We should note that if you would have otherwise bought a bottle of cold soda from this store (e.g., there are no other similar stores in the vicinity) you would need to pay him for use of his refrigerator since he did suffer a loss of your patronage because you used his refrigerator. The source for this statement is a ruling of the Noda Biyehuda (CM Tinyono 24) in the case where a publisher used the type whose setting was paid for by A to publish a sefer which would rival A's sefer and cause A to earn less money. The Noda Biyehuda ruled that the publisher owes money to A for using the type that he paid for since by publishing a rival sefer he caused A a loss of income.
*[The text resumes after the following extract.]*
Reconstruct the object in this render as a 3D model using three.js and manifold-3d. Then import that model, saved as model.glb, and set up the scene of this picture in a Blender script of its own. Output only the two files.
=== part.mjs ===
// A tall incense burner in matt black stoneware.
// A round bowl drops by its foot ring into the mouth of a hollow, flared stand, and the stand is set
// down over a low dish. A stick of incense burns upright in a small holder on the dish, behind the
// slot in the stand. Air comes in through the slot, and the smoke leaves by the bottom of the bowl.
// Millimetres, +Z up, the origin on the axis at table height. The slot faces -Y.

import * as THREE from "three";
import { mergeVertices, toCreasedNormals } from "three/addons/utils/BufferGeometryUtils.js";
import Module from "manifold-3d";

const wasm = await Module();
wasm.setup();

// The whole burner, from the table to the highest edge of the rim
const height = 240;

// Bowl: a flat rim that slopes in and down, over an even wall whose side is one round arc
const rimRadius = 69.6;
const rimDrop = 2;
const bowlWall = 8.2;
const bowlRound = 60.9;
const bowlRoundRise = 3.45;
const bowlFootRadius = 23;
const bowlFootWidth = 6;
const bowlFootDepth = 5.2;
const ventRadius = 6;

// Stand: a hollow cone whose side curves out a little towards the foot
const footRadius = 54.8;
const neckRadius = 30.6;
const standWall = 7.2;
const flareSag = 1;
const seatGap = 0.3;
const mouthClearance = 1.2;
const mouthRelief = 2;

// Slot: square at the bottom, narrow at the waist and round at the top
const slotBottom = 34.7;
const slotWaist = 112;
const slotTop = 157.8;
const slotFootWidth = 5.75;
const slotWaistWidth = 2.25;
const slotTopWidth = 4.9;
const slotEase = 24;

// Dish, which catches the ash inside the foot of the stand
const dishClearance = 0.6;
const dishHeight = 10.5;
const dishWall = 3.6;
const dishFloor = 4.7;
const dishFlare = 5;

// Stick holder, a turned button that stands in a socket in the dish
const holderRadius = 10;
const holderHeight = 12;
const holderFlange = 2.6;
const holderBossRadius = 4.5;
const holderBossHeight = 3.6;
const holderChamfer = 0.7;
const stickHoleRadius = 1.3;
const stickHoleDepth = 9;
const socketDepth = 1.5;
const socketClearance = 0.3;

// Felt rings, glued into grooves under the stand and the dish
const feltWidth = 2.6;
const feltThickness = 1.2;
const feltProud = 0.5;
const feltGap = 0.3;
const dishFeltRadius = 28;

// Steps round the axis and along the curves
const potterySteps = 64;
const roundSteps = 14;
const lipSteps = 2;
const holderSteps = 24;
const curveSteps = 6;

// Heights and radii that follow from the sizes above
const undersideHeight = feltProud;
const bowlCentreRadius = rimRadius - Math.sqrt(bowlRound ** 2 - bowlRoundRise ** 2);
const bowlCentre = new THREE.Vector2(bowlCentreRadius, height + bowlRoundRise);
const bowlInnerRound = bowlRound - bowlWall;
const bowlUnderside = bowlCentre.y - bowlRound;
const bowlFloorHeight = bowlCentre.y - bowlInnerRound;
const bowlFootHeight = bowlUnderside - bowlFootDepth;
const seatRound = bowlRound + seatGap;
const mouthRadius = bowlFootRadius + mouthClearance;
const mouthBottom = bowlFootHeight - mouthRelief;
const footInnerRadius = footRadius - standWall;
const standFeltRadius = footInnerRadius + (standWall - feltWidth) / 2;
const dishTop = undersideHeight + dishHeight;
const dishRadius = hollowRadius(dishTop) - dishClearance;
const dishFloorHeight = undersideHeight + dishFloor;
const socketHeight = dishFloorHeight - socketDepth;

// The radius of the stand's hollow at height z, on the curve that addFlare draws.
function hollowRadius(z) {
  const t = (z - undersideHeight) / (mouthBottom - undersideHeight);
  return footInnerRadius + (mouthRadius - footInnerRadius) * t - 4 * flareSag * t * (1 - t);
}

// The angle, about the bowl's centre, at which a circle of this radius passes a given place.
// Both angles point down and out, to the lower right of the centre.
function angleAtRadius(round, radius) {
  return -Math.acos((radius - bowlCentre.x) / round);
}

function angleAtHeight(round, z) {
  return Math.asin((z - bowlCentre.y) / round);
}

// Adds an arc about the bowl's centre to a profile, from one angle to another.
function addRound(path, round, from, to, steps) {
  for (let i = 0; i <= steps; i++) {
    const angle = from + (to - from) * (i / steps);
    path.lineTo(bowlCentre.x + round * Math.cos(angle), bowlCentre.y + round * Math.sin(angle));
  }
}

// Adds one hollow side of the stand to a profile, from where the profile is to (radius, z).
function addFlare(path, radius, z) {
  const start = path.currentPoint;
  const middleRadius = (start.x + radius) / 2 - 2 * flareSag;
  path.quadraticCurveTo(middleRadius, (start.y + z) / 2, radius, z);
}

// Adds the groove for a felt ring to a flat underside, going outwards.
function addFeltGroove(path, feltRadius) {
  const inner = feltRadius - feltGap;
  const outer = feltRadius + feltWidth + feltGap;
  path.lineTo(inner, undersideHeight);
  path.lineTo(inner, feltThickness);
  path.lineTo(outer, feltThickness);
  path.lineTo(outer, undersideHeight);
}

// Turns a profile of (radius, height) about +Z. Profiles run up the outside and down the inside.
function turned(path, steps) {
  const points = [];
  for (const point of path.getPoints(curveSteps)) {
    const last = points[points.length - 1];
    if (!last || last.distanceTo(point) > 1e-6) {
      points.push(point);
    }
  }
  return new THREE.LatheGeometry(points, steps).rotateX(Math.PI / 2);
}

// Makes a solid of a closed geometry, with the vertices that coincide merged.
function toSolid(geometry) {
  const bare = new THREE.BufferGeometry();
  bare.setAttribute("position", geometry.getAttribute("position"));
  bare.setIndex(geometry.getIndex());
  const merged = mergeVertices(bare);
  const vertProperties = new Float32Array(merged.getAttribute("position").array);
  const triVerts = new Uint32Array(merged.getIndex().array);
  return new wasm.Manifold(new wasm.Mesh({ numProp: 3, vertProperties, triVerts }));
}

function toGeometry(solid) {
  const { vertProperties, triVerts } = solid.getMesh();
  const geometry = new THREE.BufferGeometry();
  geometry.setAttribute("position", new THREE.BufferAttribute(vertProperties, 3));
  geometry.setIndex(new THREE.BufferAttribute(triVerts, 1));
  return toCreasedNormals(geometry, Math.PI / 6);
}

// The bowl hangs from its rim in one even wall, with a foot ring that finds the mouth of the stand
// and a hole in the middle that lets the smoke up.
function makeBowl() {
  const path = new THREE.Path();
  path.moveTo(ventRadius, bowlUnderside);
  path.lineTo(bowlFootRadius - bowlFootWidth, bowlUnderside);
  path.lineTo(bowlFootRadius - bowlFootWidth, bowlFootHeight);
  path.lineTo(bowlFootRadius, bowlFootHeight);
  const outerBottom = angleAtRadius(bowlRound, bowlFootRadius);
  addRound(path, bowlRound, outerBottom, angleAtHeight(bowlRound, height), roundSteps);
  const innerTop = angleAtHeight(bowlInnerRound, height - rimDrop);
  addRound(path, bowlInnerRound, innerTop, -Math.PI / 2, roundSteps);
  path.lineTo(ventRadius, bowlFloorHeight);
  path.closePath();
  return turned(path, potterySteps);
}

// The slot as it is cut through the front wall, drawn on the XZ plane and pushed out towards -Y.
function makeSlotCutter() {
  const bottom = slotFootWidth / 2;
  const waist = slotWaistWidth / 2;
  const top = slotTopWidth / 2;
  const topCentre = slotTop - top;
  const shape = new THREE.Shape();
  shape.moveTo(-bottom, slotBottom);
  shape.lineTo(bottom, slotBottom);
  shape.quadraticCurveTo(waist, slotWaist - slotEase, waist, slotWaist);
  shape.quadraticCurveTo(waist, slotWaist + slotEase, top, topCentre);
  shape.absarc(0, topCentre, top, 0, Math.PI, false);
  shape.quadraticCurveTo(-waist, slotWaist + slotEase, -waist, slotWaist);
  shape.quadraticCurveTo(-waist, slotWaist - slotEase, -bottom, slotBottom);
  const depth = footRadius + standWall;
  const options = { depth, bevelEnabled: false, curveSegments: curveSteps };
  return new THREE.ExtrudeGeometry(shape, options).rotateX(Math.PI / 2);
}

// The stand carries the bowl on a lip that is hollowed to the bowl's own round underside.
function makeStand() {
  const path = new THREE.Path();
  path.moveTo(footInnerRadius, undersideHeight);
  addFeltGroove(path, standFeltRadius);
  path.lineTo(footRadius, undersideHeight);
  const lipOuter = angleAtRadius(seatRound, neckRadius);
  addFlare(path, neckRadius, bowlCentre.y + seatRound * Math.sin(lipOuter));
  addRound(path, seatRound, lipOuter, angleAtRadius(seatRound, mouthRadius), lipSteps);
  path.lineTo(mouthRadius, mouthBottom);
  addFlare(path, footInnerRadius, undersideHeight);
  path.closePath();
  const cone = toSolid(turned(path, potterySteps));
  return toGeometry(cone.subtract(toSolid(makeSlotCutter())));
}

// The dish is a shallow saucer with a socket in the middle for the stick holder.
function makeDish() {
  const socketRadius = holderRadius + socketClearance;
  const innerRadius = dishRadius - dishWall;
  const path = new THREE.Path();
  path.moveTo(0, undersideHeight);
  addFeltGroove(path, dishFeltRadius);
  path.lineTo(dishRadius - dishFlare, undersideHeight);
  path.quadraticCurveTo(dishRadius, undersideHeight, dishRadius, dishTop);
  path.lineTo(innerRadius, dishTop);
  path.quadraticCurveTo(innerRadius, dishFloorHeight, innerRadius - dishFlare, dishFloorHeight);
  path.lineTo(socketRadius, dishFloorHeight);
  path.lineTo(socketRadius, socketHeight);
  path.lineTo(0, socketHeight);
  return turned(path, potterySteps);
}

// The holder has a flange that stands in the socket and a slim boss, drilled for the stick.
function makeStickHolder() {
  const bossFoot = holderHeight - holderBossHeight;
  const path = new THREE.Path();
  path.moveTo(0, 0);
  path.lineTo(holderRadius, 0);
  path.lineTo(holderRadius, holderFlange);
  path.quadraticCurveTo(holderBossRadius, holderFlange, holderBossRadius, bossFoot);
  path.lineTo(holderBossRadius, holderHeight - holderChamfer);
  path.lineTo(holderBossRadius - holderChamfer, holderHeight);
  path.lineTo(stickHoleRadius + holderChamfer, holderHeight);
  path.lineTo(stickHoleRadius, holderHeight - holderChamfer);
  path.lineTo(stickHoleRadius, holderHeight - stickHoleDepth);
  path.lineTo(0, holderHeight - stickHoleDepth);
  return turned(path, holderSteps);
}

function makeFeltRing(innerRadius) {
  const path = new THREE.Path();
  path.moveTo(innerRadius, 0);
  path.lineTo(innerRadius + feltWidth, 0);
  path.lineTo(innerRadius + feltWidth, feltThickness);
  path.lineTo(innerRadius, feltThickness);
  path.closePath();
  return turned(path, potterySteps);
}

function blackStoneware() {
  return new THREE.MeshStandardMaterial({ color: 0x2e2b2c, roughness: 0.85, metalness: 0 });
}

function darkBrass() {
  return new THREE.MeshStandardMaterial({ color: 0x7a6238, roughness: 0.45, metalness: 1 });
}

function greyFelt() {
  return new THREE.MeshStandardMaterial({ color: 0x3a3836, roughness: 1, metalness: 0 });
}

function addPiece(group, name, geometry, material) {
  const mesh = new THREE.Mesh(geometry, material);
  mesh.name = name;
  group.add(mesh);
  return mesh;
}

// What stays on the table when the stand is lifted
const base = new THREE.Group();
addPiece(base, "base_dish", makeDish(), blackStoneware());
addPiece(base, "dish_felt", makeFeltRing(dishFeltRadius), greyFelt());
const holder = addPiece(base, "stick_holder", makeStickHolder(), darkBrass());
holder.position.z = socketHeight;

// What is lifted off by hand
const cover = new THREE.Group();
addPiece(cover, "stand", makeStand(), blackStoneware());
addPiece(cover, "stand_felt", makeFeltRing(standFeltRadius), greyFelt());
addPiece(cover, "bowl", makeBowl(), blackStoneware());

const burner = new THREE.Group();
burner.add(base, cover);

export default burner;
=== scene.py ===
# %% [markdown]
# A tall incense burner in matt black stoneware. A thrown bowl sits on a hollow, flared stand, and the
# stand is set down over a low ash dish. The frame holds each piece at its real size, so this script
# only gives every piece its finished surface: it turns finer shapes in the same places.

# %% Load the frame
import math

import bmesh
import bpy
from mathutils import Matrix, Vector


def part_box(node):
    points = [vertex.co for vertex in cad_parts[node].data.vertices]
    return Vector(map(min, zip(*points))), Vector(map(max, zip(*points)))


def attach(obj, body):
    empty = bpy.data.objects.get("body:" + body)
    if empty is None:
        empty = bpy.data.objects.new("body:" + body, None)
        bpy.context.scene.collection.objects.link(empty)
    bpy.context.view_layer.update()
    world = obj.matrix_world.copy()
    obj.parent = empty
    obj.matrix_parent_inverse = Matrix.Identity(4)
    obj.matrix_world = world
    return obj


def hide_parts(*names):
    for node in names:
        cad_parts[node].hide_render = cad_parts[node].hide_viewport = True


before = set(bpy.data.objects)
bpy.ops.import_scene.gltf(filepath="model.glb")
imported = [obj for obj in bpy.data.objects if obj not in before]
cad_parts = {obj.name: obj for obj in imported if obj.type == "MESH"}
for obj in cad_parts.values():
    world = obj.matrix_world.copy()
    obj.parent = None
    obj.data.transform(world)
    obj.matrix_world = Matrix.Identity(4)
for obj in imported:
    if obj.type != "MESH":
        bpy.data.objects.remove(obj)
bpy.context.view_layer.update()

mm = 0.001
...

Similarly, if by using the storeowner's refrigerator you caused him to forfeit your patronage you would owe him money for using his refrigerator since it is ze nehene veze choseir.
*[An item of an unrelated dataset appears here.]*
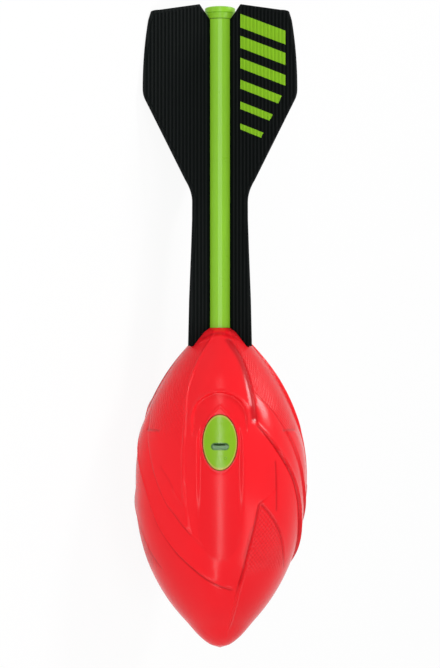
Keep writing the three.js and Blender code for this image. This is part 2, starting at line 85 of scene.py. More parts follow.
# Edges of the swirl and of the hood's tail end: degrees from a whistle's middle, with a share of the length.
SWIRL_LOWER_SHARES = (
    (27, 0.714), (37.5, 0.662), (46, 0.612), (58, 0.536), (66, 0.468), (73, 0.402), (81, 0.35), (90, 0.304),
    (106, 0.246), (115, 0.225), (124, 0.211), (136, 0.2),
)
SWIRL_UPPER_SHARES = (
    (29, 0.812), (41, 0.772), (49, 0.728), (57, 0.674), (66, 0.603), (74, 0.53), (82, 0.468), (89, 0.431),
    (96, 0.392), (108, 0.335), (137, 0.268),
)
HOOD_END_SHARES = (
    (-48, 0.956), (-36, 0.965), (-20, 0.974), (0, 0.978), (18, 0.973), (32, 0.966), (44, 0.957),
)

# Side edges of the hood, the petal and the leaf: a share of the head's length, with degrees.
HOOD_LEFT_SHARES = ((0.5, 95), (0.6, 94), (0.72, 92.5), (0.8, 89), (0.87, 88.5), (0.92, 91), (0.97, 98))
HOOD_RIGHT_SHARES = ((0.7, 148), (0.76, 148.3), (0.87, 149.8), (0.9, 149.6), (0.925, 147.5), (0.97, 139))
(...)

All the above is only true if you only intended to return the soda only after it cooled off. However, if you intended to pay back your theft by returning your bottle of soda immediately when you placed the soda in his refrigerator you would still owe money to the storekeeper. The reason is because the value of your warm soda is less than the value of the cold soda that you stole and so you still owe the two shekels that are the difference in value.
The Sha'agas Aryeh (81) discusses the Gemoro that we cited above and notes that we see that even though the thief intended at the outset to return his theft, nevertheless he is called a rosho. He explains that even though the prohibition against stealing is a lav henetak le'ase-a negative command which is followed by a positive command to undo the misdeed, that only serves to free him from the punishment of malkus-lashes but it does not remove his status of being a rosho.
In conclusion: What you did was definitely wrong. However, if you gave back the soda with the intention that you only will transfer possession to the store owner after your soda bottle cooled off, you do not owe more money if you would not have otherwise necessarily bought cold soda from this store.